Mortgages & Real Estate Trends
The BoC needs to cut interest rates more than financial markets are expecting. If we get three cuts as expected, then 5-year fixed mortgage rates can come down further. Why should this be a consideration? There is refinancing risk expected in the latter half of this year and into 2026, as many homebuyers from 2020 will face refinancing challenges, given they purchased homes when mortgage rates were at historic lows. However, the increase that may be seen in mortgage payments is actually in line with the increase in wages in the last three to four years. So, it is expected that overall, people will be able to afford their new payments, albeit it may impact lifestyles or discretionary spending slightly. The Canadian real estate market overall is experiencing mixed trends. Low-rise housing demand is improving with lower interest rates, while high-rise demand is weak, particularly in Toronto and Vancouver. Builders here have delayed high-rise projects, and investor interest has been lacking. However, this isn’t being felt as significantly throughout the rest of the country. Looking ahead, we need to see lower interest rates to make larger projects more viable and bring back demand.

RECESSION AND ECONOMIC PROJECTIONS

Generally, in any given year, the probability of a recession is 15%. Recessions are usually seen every 10 years. With tariff threats, this becomes a lot higher, with some projecting as high as 25-30% if tariffs are imposed. A 10% tariff scenario could weaken growth to 1% over the next two years (relative to 2% on average) but avoid a recession, while a 25% tariff would likely result in a mild recession. If tariffs were to be imposed on more countries and global growth weakens, we’d see lower commodity prices, which would also affect Canada’s resource-based economy more significantly.

LABOUR, AI, AND RETAIL GROWTH

The labour market is improving relative to 2023-24, with unemployment dropping to 6.6% from a peak of 6.9%, though it remains about 1% higher than optimal levels that would be consistent with a 2% inflation rate. There are two big ‘if’ situations which could affect the labour market in the coming year. One, if the BoC positions interest rates correctly, and two, if we can avoid the worst-case scenario of tariffs. If we do face 25% broad-based tariffs, the labour market may be impacted negatively in the months ahead. The introduction of AI is expected to cause a gradual transition rather than mass unemployment. While AI may disrupt certain sectors, it will also create new opportunities, similar to past technological advancements. The changes seen though will be gradual. Consumer spending is expected to slow, though population growth may sustain demand for essential goods. Retail growth will hinge on interest rates and tariff outcomes.
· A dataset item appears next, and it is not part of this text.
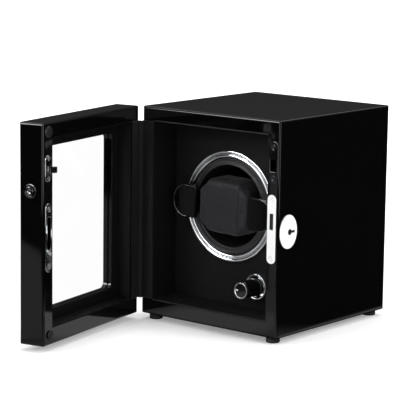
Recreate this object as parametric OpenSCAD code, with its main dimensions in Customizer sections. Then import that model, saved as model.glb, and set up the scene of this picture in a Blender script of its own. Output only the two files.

There is potential for discretionary spending to improve in the second half of 2025 and into 2026 if we are able to weather those two big ‘ifs’.

LOOKING AHEAD: UNCERTAINTY AND ECONOMIC PATHWAYS

The coming years can be pivotal in shaping economic resilience and trade diversification. Canada’s economic trajectory depends largely on U.S. tariff policies, BoC rate decisions, and the federal government’s fiscal strategies. The economy has room to grow without significant inflationary risks, but tariff escalations could lead to a minor recession. A global trade war would likely weaken the Canadian economy, which may then necessitate more aggressive BoC rate cuts.